Why no trigger warnings? What’s the basis for the trigger warning principle?
Personally, I think it ruins the poem, so it’s not something I’m willing to do on my own poetry. But I also appreciate it is irresponsible to share these particular poems widely without trigger warnings, so the decision I’ve made is not to share these.
could you say more about how it ruins the poem? by affecting the audience’s expectations? I’ve just never encountered this approach before.
For these pieces, without a trigger warning, there’s an unexpected twist that although dark and disturbing, I think works well aesthetically. With a trigger warning at the top, it loses the twist and the impact.
I have no problem putting trigger/content warnings on general blog posts that necessitate them. It is absolutely not my goal to cause people pain. But I think putting these warnings compromise the poem too much in this case; I’d rather just not share the poem widely than share it in such a way that’s compromised, from my perspective.
Gotcha ❤️
‘does the author’s intention define reality?’ you say David. That takes me back to my previous thought: Firstly if you bring in ‘intention’ to support your case, then it is pretty poor art anyway – and then if it is Life’s intention for you make stumbling attempts at getting to something new – then there is no definition.
Thinking of the Aspergic Prof’s blog post/poem ‘we are artists, life is our medium’ –
Thinking of an isolated prisoner who has been given pen and pad by a stroke of luck.

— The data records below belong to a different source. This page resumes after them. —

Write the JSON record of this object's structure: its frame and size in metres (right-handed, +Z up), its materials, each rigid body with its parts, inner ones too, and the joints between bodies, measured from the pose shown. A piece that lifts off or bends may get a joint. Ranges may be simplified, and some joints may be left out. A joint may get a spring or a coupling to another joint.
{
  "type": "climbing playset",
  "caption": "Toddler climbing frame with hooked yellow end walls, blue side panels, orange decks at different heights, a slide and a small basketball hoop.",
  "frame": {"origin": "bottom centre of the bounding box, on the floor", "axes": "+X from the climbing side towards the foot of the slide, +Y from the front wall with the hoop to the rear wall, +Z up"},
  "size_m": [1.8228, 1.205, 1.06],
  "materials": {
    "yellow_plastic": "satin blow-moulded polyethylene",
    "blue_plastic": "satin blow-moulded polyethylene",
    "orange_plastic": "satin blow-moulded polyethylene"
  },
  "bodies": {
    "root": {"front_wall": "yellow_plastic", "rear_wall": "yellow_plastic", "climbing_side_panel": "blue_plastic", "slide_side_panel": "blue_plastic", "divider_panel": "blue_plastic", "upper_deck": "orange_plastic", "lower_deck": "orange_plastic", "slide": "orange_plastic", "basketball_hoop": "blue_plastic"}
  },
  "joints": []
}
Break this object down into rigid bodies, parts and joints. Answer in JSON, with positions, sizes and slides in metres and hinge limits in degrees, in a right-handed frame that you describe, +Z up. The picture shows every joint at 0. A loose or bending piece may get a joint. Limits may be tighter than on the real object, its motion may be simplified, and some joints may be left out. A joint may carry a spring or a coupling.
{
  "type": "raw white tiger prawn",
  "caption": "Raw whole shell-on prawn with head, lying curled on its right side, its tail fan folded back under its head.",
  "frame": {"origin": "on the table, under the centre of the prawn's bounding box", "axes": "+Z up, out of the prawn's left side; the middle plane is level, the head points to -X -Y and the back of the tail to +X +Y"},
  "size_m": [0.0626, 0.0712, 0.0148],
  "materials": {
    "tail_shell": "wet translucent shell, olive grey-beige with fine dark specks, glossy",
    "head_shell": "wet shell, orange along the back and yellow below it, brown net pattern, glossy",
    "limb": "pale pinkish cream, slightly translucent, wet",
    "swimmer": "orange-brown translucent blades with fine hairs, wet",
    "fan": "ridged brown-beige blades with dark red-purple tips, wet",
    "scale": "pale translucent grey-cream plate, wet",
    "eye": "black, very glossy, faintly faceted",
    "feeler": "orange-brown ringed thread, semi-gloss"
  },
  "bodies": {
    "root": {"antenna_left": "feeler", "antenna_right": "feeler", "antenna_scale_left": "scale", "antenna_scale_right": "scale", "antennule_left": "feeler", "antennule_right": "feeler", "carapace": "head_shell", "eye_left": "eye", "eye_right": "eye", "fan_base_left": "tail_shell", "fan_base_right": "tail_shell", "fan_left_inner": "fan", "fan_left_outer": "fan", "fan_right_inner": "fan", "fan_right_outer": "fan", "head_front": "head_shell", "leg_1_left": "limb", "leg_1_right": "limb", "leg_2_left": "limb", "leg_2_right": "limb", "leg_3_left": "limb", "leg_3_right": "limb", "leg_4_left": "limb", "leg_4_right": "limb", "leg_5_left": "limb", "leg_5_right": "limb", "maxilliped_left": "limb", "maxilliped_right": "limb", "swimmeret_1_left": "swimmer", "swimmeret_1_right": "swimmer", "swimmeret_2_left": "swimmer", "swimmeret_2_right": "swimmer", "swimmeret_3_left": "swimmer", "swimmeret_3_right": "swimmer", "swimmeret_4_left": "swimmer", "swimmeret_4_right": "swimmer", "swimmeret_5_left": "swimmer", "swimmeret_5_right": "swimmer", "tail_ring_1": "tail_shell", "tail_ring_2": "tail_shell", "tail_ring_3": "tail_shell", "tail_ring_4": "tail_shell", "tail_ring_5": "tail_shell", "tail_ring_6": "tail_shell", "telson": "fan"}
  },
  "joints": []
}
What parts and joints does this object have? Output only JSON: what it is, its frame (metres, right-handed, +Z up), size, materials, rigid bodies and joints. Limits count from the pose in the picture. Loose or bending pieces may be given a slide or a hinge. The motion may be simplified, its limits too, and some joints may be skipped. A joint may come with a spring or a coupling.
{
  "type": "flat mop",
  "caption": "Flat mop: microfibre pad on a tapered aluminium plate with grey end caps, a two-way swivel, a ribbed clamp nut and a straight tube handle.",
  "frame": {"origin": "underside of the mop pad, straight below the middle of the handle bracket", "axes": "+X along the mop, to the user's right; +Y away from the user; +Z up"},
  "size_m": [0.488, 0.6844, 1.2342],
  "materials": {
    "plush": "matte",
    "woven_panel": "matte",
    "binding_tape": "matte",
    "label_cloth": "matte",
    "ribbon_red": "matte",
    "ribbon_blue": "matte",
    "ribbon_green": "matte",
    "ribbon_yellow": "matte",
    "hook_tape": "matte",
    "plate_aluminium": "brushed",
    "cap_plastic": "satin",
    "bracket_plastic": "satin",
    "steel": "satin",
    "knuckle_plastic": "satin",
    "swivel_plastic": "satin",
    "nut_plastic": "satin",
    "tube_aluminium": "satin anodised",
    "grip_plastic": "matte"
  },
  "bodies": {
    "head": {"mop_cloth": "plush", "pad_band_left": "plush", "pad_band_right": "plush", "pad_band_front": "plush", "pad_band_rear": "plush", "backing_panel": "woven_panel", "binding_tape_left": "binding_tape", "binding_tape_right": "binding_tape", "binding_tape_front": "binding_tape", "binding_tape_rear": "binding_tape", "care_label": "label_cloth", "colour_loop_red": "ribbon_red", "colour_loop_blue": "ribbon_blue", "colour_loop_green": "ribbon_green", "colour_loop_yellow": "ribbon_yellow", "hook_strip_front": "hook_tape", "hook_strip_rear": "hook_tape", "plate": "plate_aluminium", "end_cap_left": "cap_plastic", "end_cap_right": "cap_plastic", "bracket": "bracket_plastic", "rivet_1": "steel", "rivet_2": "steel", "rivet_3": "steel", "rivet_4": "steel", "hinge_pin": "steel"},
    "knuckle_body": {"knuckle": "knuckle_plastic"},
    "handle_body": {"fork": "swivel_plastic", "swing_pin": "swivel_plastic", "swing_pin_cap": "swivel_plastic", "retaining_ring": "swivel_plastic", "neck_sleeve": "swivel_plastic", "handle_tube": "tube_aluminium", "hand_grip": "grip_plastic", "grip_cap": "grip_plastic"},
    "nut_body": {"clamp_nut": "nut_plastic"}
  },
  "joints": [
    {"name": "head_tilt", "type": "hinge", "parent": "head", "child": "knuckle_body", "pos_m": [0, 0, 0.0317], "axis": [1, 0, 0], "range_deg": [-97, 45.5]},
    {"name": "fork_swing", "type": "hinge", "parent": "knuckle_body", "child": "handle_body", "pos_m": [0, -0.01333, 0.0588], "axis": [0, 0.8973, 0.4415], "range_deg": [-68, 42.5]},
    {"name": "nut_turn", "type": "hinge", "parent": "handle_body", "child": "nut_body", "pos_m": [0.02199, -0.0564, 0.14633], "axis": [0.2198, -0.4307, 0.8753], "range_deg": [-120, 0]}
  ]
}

If they keep writing, they’ll eventually break through to something original.
Thinking of Thomas Merton who as a young lost man, became a Trappist monk, strict contemplative order, RC and very unusually was allowed to keep writing. Some 30 years later he has a conversion experience on a street corner (more of that later), not in church. And he writes to a feminist theologian: did I mixed up in a great cheat? – His writing had become to define him. (That’s away from your question because he was published, but still writing under those restrictive pre-Vatican II conditions…). Now back to the day job. Thanks for asking.
I’m not sure that I agree with that, Barbara… for a number of reasons. First of all, artists have intentions – they don’t simply produce art that doesn’t mean anything to them (assuming they haven’t sold out for money).
Secondly, for me, the question actually hinges on this because there are at least 3 possibilities (or some combination thereof), which are:
1) Art is art because of the artist’s perceptions (/intentions);
2) Art is art because of the audience’s perception;
3) Art is art because that is its essence.
(if you can think of other possibilities, I’d be curious to know.)
So… from my perspective, given that the artist him/herself is one of three entities that could potentially be the one to imbue art with its essence as art… I’d say that’s worthy of taking seriously and considering.
thanks for replying David. I don’t disagree with any of your list. Only think it is secondary stuff. Or at least I would put Andrew Basden’s definition on there as a 4th item on your list somehow.
PS as for your American Sentences – I’d say you give examples of what for me are preliminary exercises and as such contain a high dose of intention. Insofar as you define them as art – you make your own case as above, as well as mine. No argument about that. P.P.S. I would not call my haibun and haiku-like stuff art, I would hope thought that life or:Life came through a bit for the reader… Creative Nonfiction. Best -,
I think that although the poem may exist, it has been recorded somewhere, for it to become art it requires an audience. I believe if someone creates something and calls it art, it is art. But then the ‘viewer’ can make the subjective decision on whether they think it is good or bad art. A good question to get me thinking and my brain into action!
Joanna, I have to say that I’m inclined to agree with you on this.